EXERCISE GOAL: What is needed is an exact copy of the lines from the line containing "What OpenSCAD source" to the line containing "hem_d = 6; // [4:1:8]", both lines included, and nothing else.

Modeling code records
══════════

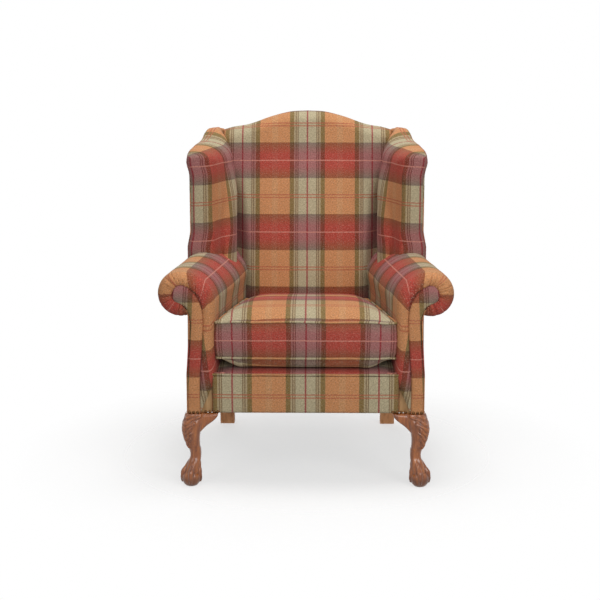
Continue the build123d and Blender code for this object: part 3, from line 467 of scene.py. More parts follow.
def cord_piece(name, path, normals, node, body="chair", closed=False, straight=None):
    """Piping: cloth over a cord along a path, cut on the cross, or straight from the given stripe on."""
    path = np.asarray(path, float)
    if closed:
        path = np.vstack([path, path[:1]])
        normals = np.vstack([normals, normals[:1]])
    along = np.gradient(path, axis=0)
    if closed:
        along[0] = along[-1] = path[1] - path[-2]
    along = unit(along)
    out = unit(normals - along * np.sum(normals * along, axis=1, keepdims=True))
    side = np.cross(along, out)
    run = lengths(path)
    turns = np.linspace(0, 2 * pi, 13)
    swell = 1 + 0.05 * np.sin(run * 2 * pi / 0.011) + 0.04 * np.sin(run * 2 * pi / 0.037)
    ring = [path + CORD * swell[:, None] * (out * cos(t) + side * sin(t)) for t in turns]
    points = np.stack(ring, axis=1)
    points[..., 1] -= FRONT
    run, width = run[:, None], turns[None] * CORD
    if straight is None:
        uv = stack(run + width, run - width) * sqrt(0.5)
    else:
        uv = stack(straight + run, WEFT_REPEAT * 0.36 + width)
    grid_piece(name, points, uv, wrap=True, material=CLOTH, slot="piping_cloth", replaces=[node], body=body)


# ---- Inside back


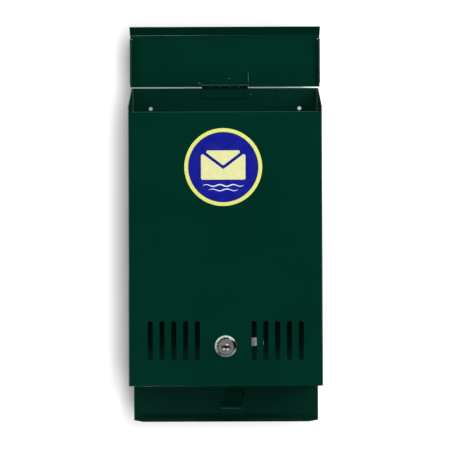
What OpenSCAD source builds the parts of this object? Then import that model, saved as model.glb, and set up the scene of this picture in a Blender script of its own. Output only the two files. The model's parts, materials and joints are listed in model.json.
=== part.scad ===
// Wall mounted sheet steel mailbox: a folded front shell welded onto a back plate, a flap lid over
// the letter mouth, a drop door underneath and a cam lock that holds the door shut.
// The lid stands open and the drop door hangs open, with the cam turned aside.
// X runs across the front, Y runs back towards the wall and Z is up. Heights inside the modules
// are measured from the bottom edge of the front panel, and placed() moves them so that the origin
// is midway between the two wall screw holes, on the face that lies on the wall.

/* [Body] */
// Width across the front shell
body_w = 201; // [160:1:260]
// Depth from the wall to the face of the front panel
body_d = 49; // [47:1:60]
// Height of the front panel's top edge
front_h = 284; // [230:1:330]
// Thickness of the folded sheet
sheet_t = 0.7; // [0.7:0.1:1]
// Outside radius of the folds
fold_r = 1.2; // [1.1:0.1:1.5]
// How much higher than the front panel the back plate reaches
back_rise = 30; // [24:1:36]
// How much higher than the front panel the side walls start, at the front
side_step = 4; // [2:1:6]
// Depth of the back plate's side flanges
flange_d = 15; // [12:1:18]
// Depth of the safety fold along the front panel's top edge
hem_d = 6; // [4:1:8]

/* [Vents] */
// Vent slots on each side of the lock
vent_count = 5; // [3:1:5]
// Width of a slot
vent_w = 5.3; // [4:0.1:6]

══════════

RESPONSE TO THIS TASK:
What OpenSCAD source builds the parts of this object? Then import that model, saved as model.glb, and set up the scene of this picture in a Blender script of its own. Output only the two files. The model's parts, materials and joints are listed in model.json.
=== part.scad ===
// Wall mounted sheet steel mailbox: a folded front shell welded onto a back plate, a flap lid over
// the letter mouth, a drop door underneath and a cam lock that holds the door shut.
// The lid stands open and the drop door hangs open, with the cam turned aside.
// X runs across the front, Y runs back towards the wall and Z is up. Heights inside the modules
// are measured from the bottom edge of the front panel, and placed() moves them so that the origin
// is midway between the two wall screw holes, on the face that lies on the wall.

/* [Body] */
// Width across the front shell
body_w = 201; // [160:1:260]
// Depth from the wall to the face of the front panel
body_d = 49; // [47:1:60]
// Height of the front panel's top edge
front_h = 284; // [230:1:330]
// Thickness of the folded sheet
sheet_t = 0.7; // [0.7:0.1:1]
// Outside radius of the folds
fold_r = 1.2; // [1.1:0.1:1.5]
// How much higher than the front panel the back plate reaches
back_rise = 30; // [24:1:36]
// How much higher than the front panel the side walls start, at the front
side_step = 4; // [2:1:6]
// Depth of the back plate's side flanges
flange_d = 15; // [12:1:18]
// Depth of the safety fold along the front panel's top edge
hem_d = 6; // [4:1:8]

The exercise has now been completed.